Ship to CLS: Suitable for strict production environment. Task running failure will upload failure message, metadata, and failure reason to the designated CLS topic.
Dead letter queue: Suitable for strict production environment. Task running failure will send the failure message, metadata, and failure reason to the designated CKafka Topic.
Data Source Type
Connector Data Subscription Task Data
Index time: You can specify a field in the source data as the index time. Defaults to the message delivery time.
ES Document ID Field: You can specify the value of this field as the ES document ID. Defaults to topic+kafkaPartition+kafkaOffset.
Retain non-JSON data: if enabled, specify a KEY for shipping. If disabled, drop non-JSON data.
KEY: When the internal data in the source Topic is not in JSON format, you can specify a key to assemble it into JSON delivery to ES.
This option is only used for connector subscription to synchronize create, delete, and update operations from a relational database to a Topic and then to ES. It identifies database changes to maintain data consistency between ES and the source table.
Synchronization mode: If you select field-by-field matching, you can customize the mapping relationship between the custom message field name and the target index field. If you select default field matching, the message key will be used as the field name in the ES index mapping.
Target index type: choose to create index or select from existing ES index.
Primary key: Use the primary key of the specified database table as the document ID value in ES.
Index time: You can specify a field in the source data as the index time. Defaults to the message delivery time.
2. Click Submit to complete task creation.
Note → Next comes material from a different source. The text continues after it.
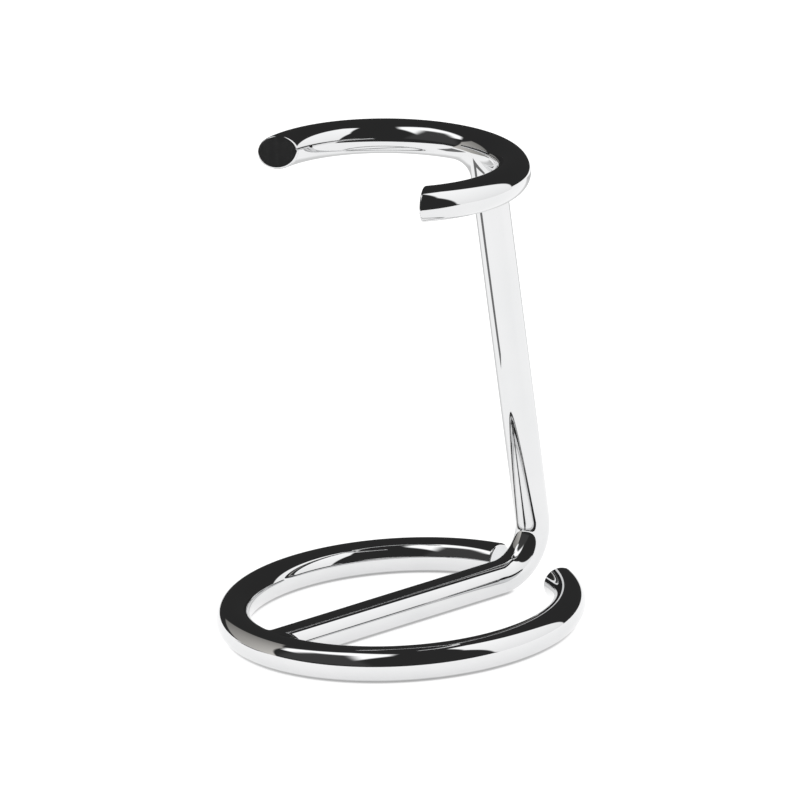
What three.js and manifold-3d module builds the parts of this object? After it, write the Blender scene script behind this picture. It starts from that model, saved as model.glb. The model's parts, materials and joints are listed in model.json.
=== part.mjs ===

You can see the created data sync task on the task list page. After successful task creation, data synchronization will automatically start based on task settings, enabling real-time data replication.
View Data Sync Progress
1. On the task list page, click the "ID" of the created task to enter the basic information webpage about the task.
2. At the top of the page, select the Sync Progress tab to view data synchronization progress and details.